China’s on-demand services market to see ‘clash of titans’ as JD.com takes on Meituan
The new rivalry is a fresh sign of China’s hyper-competitive marketplace, where profit margins have been steadily pushed down

China’s on-demand services industry, which employs millions of gig workers and empowers a convenient urban lifestyle, is expected to see a “clash of titans” as e-commerce giant JD.com moves ahead with plans to challenge the dominance of Meituan.
JD said it aimed to cut average delivery times to below 30 minutes, meaning a customer can expect to receive the purchased item within half an hour of placing an online order, laying bare the company’s ambitions to win over consumers in the on-demand and food delivery segment.

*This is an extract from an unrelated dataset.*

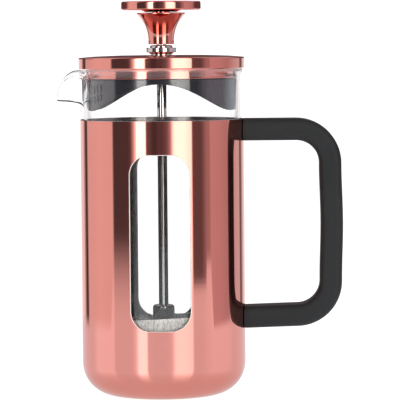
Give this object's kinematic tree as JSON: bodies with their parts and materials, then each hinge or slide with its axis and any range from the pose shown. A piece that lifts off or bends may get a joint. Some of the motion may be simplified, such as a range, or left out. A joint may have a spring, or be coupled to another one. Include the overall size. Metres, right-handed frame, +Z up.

Meituan said on Tuesday that it will transform its Shan Gou, or Instashopping service, into an “independent brand”, offering 30-minute delivery and round-the-clock service that covers nearly 3,000 cities and counties in China.
The new rivalry in fast deliveries is a fresh sign of China’s hyper-competitive marketplace, where profit margins have been steadily pushed down. According to leaked comments made by Liu last year, the profit margins for the delivery service will be capped at 5 per cent to benefit merchants and delivery workers.
JD.com did not immediately respond to a request for comment.
Meituan’s Hong Kong-listed shares lost 8.11 per cent on Wednesday, while JD.com shares declined 5.5 per cent amid broader market weakness.